Variante vier könnte in Zukunft so aussehen: "Wenn er einen Roboter mit einer Kamera zu Hause hat und uns die Erlaubnis gibt, nach ihm zu sehen, könnten wir via PC oder Mobiltelefon nachschauen, wie es ihm geht - auch ohne ihn zu stören." Zudem könne ihn der mechanische Helfer auch erinnern, Medikamente zu nehmen, und Schlaganfallpatienten beim Training helfen.

Vorbild uBot-5

Die Zukunft stehe schon in den Labors bereit, versichert Trower: "Wir haben vor kurzem den uBot-5 von der University of Massachussetts in Amherst gesehen, der ähnlich wie ein Segway auf zwei Rädern balancieren kann und zwei unabhängig voneinander bewegliche Arme hat."

Für Trower wäre das die erste Generation von Robotern, die Aufgaben in einem normalen Umfeld ausführen kann: "Er könnte etwa das Geschirr waschen oder die Wäsche bügeln." Schon sehr bald dürften die Systeme ausgereift sein, glaubt er: "Diese Generation könnte es in den nächsten fünf Jahren schon geben."

Schmuse-Bots

Ein anderes Szenario ist der "Huggable", ein Teddybär mit sehr ausgefeiltem Sensorensystem, das reagiert, wenn man ihn berührt. Trowers Vision: "Die Großmutter könnte den Bären drücken und damit ihrem Enkel eine Umarmung geben, auch wenn er sich am anderen Ende des Landes befindet."

Auch das Open-Source-Projekt "Playground" befasst sich mit der Entwicklung von Telepräsenz-Kuschelrobotern.

Microsoft-Standards für die Robotik

Dass sich Microsoft in Sachen Roboter engagiert, begründet Trower so: "Wir wurden von der Community darum gebeten." Heute stelle sich ein ähnliches Problem wie in den Anfängen der PC-Industrie: Die Hard- und Software der verschiedenen Projekte passe nicht zusammen, und es sei schwierig, die Programmierarbeit von einem Roboter auf einen anderen zu bringen.

Das soll sich unter anderem mit einem Entwicklerset ändern, das der Software-Konzern aus Redmond seit einem halben Jahr zum Download anbietet.
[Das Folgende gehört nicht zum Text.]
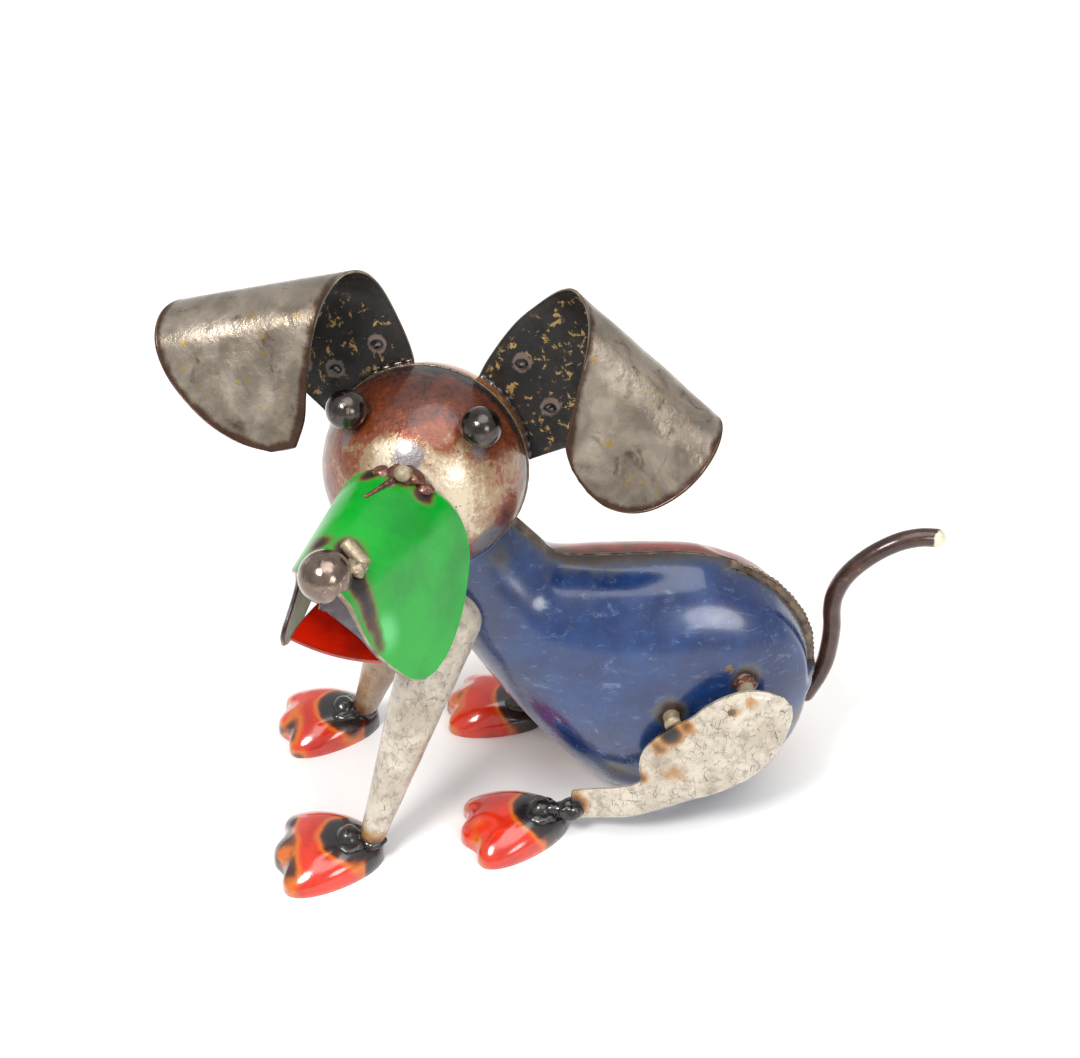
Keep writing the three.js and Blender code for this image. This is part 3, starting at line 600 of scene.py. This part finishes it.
def head_tone(points):
    q = head_local(points)
    tone = 0.34 + 0.55 * spot(q, (14, -38, 2), 26) + 0.45 * spot(q, (-8, -38, 14), 14)
    tone += 0.34 * spot(q, (14, -36, -16), 26)
    tone += 0.16 * spot(q, (-20, -30, 2), 22) - 0.12 * spot(q, (0, -16, 38), 24) + 0.25 * spot(q, (36, -14, 10), 16)
    # Lower tone within 9 mm of the rim, where the dome curves away to its outline: partly heat tint from the seam weld,
    # partly painted shade along the outline.
    tone -= 0.35 * soft_step(-q[:, 1], 9, 2)
    return tone + 0.0 * q[:, 0]


def head_grey(points):
    q = head_local(points)
    grey = np.zeros(len(q))
    for centre, radius, share in (((1, -40, 17), 11, 0.95), ((26, -27, 18), 10, 0.6), ((-26, -27, 16), 9, 0.5),
                                  ((30, -18, -20), 13, 0.9), ((24, -22, 38), 8, 0.4)):
        grey = np.maximum(grey, share * spot(q, centre, radius))
    return grey


def head_burn(points):
    q = head_local(points)
    burn = 0.9 * soft_step(3.2 - np.abs(q[:, 1]), 0, 2.6)
    for centre, radius, share in (((0, -40, 9), 8, 0.9), ((26, -28, 27), 10, 0.75), ((-26, -28, 27), 10, 0.75),
                                  ((-11, -39, 6), 6, 0.8), ((9, -39.5, 6), 6, 0.7)):
        burn = np.maximum(burn, share * spot(q, centre, radius))
    return burn


RUST = steel("rusty weld", "4a2418", "6b3a26", "2a1511", "8d6a50", 0.36, 0.4, 5, 0.5)
HEAD_MARKS = {"tone": head_tone, "grey": head_grey, "burn": head_burn}
for facing, name, node, finish, slot in (
        (-1, "head_front", "head_front_dome", HEAD, "burnt_steel"),
        (1, "head_back", "head_back_dome", AMBER, "amber_steel")):
    grid = dome(facing)
    outside = 1.0 if np.sum(normals_of(grid, True)[30, 0] * (grid[30, 0] - HEAD_CENTRE)) < 0 else -1.0
    piece(name, plate(grid, 1.5, around=True, side=outside), [finish], [node], HEAD_MARKS)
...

Um den Markt anzuschieben, ist es für Hobbybastler gratis, für Firmen für einen geringen Betrag erhältlich.

Trower vergleicht die Bedeutung seines Software-Pakets mit jener der Programmiersprache Basic, die einen Spezialistenbereich für ein breiteres Publikum öffnete. Laut Trower, der bereits 26 Jahre bei Microsoft arbeitet, wurde das Programm bereits 120.000-mal heruntergeladen.